Music

Lil Uzi Vert: Lil Uzi Vert vs. the World

A member of rap's ascendant new class, Lil Uzi Vert's newest release is worth exploring to discover what direction the genre is taking.


Lil Uzi Vert

Lil Uzi Vert vs. the World

Label: Generation Now
Release Date: 2016-04-15
Amazon
iTunes

Before the age of social media, gauging an artist’s success was pretty simple: checking the Billboard charts was the equivalent of “Scoreboard!”, and the numbers rarely lied. But now, with more outlets than ever for a musician to make their mark, there’s no guaranteed path to fame. Sporting millions of plays on Soundcloud, but with few formal reviews to show for it, Lil Uzi Vert is a decidedly current artist, for whom digital currency might be worth even more than, or at least becomes a path towards, traditional metrics. Though there is always the matter of discussing the music.

Like most trending rappers, Lil Uzi Vert is undoubtedly indebted to the Atlanta trap sound, enlisting chief architect Metro Boomin for two of Lil Uzi Vert vs. the World’s tracks, but he also receives a quartet of productions or co-productions from fellow Philadelphia native Don Cannon. This confluence of modern critical acclaim with a well-known veteran unsurprisingly makes for a sonic landscape with few flaws. Most artists, for whom on-track confidence is a must, would accept these beats as an indicator that they’ve made it to the big leagues, but for the self-professed “rock star”, Lil Uzi Vert holds some reserved views on the subject.

In a January interview with Complex, he had this to say about working with Atlanta’s production gatekeepers: “I honestly skipped levels. I don’t think I should be working with them right now. I think it’s too early.” And during his Nardwuar interview in which he proved to be one of the few artists who could match the interviewer’s legendary energy, while Nardwuar presented Don Cannon and DJ Drama with old school records, Vert responded with “You guys are boring!” Noisey called him “an old head’s worst nightmare". Though there is always the matter of discussing the music.

Save for Kendrick Lamar (who is still a master at this), one current indicator of a rapper’s ability to ascend lies not within what they say, but how they say it. On Vert’s late 2015 release Luv Is Rage, he showcased a melodic talent on the hooks of opener “Safe House” (“You ain’t safe in the saaaaaafe house!”) and “Top” (“Who the fuck are yooooooou?”, but vs. doesn’t immediately present itself as a release featuring many moments like these. Instead, on most moments where he reverts back to melodic rapping, as on “Grab the Wheel”, it occurs with less intensity. The three exceptions to this are the triumphant “Money Longer”, a Don Cannon production, and the two tracks with Metro Boomin behind the boards, the relationship-centric pairing “You Was Right” and “Baby Are You Home”. The latter two tracks sound grabbed straight from the What a Time to Be Alive sessions, glistening and ready for the sung raps that Drake and Future do so well. Lyrically, however, most rap tropes are hit upon in rapid succession without many interesting variants on the subjects. This isn’t to say that songs with high replay value can’t be made from this -- see Madeintyo’s hypnotic “Uber Everywhere” for just how valuable hitting on the right phrase could be -- but vs. doesn’t contain many offerings of this nature like Luv Is Rage.

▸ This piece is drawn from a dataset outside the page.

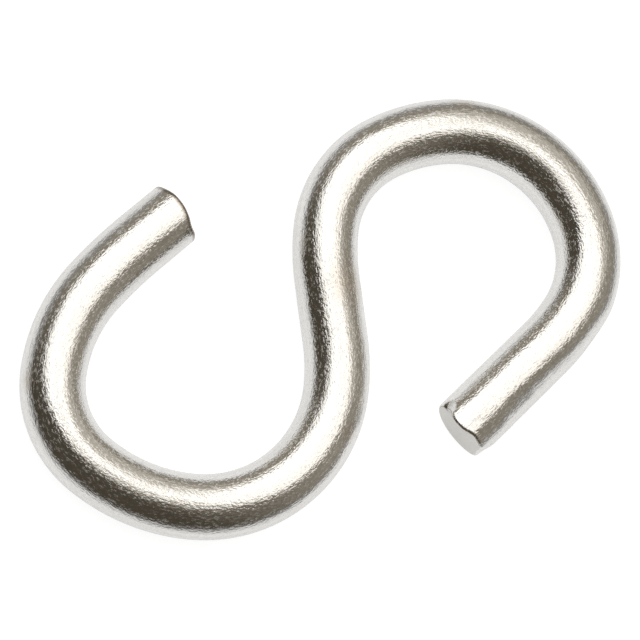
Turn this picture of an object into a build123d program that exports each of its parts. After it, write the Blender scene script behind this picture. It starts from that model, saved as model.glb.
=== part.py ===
from build123d import *

import os
from math import radians, tan
from typing import NamedTuple

# S hook: one length of round steel wire, bent cold into two hooks that open opposite ways.
#
# The wire lies flat on the XY plane. Its long axis, which is the line of pull, runs along X,
# and the origin is on the surface, under the middle of the hook. All sizes are in millimetres
# and degrees.


class Bend(NamedTuple):
    """One bend of the wire."""

    inside_radius: float
    angle: float


# --- Wire ------------------------------------------------------------------------------------

wire_diameter = 5.2

# --- Straight runs of the wire ---------------------------------------------------------------

shank_length = 4.9
shank_angle = 73.5  # from the line of pull
right_leg_length = 10.3  # to the longer side of the cut
left_leg_length = 4.2

# --- Bends, from the shank out to each open leg ----------------------------------------------
# A forming machine wraps each hook round its tools in one stroke. The wire is tight where a
# tool presses it, as at the shoulder and the nose, and springs to a slacker curve in between.

right_lead_in = Bend(15.0, 13.0)
right_shoulder = Bend(6.2, 56.5)
right_flank = Bend(11.4, 21.5)
right_crown = Bend(8.2, 77.5)
right_nose = Bend(5.9, 52.0)
right_run_out = Bend(13.3, 12.5)
right_bends = [right_lead_in, right_shoulder, right_flank, right_crown, right_nose, right_run_out]

left_lead_in = Bend(14.0, 13.0)
left_shoulder = Bend(8.4, 88.0)
left_crown = Bend(12.0, 34.5)
left_nose = Bend(5.3, 60.0)
left_flank = Bend(10.7, 33.5)
left_run_out = Bend(36.0, 7.5)
left_bends = [left_lead_in, left_shoulder, left_crown, left_nose, left_flank, left_run_out]

# --- Cut ends --------------------------------------------------------------------------------
# The wire is sheared off its coil a little out of square. Tumbling and plating leave the rim
# of each cut rounded.

shear_angle = 5.0
rim_radius = 0.25


def draw_hook(start, heading, bends, leg_length):
    """Draw the centre line of one hook, clockwise from the shank to the end of its open leg."""
    for bend in bends:
        arc = JernArc(start, heading, bend.inside_radius + wire_radius, -bend.angle)
        start, heading = arc @ 1, arc % 1
    Line(start, start + heading * leg_length)


wire_radius = wire_diameter / 2
shear_set_back = wire_radius * tan(radians(shear_angle))

# The shank is drawn from its middle, one half for each hook.
with BuildLine() as centre_line:
    right_half = PolarLine((0, 0), shank_length / 2, shank_angle)
    draw_hook(right_half @ 1, right_half % 1, right_bends, right_leg_length)
    left_half = PolarLine((0, 0), shank_length / 2, shank_angle + 180)
    draw_hook(left_half @ 1, left_half % 1, left_bends, left_leg_length)

# The hook lies on the surface with its middle over the origin.
middle = centre_line.line.bounding_box().center()
path = Location((-middle.X, -middle.Y, wire_radius)) * centre_line.wire()

with BuildPart() as s_hook:
    with BuildSketch(Plane(path @ 0, z_dir=path % 0)):
        Circle(wire_radius)
    sweep(path=path)

    # Each cut starts at the tip of the wire's longer side and leaves the other side shorter.
    for tip, outward in ((path @ 0, -(path % 0)), (path @ 1, path % 1)):
        cut_normal = outward.rotate(Axis.Z, -shear_angle)
        with BuildSketch(Plane(tip - outward * shear_set_back, z_dir=cut_normal)):
            Circle(wire_radius + shear_set_back)
        extrude(amount=2 * shear_set_back, mode=Mode.SUBTRACT)

    fillet(s_hook.faces().filter_by(GeomType.PLANE).edges(), rim_radius)

s_hook.part.label = "s_hook"

os.makedirs("parts", exist_ok=True)
export_step(s_hook.part, "parts/s_hook.step")
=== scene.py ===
# %% [markdown]
# # An S hook in bright-plated wire
#
# An S hook is one length of round steel wire, cut off a coil and bent cold into two hooks that
# open opposite ways. This lesson makes it in the order that the shop does. The wire is modelled
# straight, with its sheared ends. It is then bent, and last it gets its plating.

# %% Load the frame
import math

import bpy
from mathutils import Matrix, Vector


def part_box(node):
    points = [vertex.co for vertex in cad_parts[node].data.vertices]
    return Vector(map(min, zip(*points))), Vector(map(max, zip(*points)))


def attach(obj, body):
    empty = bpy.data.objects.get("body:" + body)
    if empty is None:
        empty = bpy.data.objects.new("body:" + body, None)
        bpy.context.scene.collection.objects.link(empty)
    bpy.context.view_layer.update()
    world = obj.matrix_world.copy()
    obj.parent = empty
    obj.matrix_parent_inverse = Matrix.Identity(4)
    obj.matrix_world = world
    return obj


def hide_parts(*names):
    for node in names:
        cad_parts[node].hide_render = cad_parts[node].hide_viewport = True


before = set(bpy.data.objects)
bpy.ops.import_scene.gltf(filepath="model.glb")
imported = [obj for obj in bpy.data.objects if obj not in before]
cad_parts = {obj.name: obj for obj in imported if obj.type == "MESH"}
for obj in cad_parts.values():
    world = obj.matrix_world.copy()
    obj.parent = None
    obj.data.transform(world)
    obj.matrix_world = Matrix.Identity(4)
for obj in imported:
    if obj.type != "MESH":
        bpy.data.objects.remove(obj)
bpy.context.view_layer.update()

NODE = "s_hook"
MM = 0.001
low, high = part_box(NODE)
print("the hook measures", [round(side / MM, 2) for side in high - low], "mm")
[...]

So there was the matter of discussing the music. Lil Uzi Vert closed 2015 out with the impressive Luv Is Rage and created an even greater demand for his music. Eleven of the 16 tracks on that release have cleared one million plays on Soundcloud, and in a little over a couple of days of existing, vs. sports hundreds of thousands of plays on each of the nine tracks. This isn’t the most essential offering of rap’s newest class of stars; that honor goes to Lil Yachty’s perplexingly enticing Lil Boat. Nor is this Lil Uzi Vert’s own best work. To properly understand the direction rap’s going, however, one must delve into his catalog. The Pokemon and Scott Pilgrim references, like Lil Boat’s opening Finding Nemo sample certainly nod towards their youth. This shouldn’t turn listeners away from experiencing this generation’s offerings – on the contrary, engaging with the music as these artists work out their sound one release at a time is a fascinating journey. Not everything’s going to land successfully, but then again, Lil Uzi Vert is a musician looking to expand the traditional definition of “success".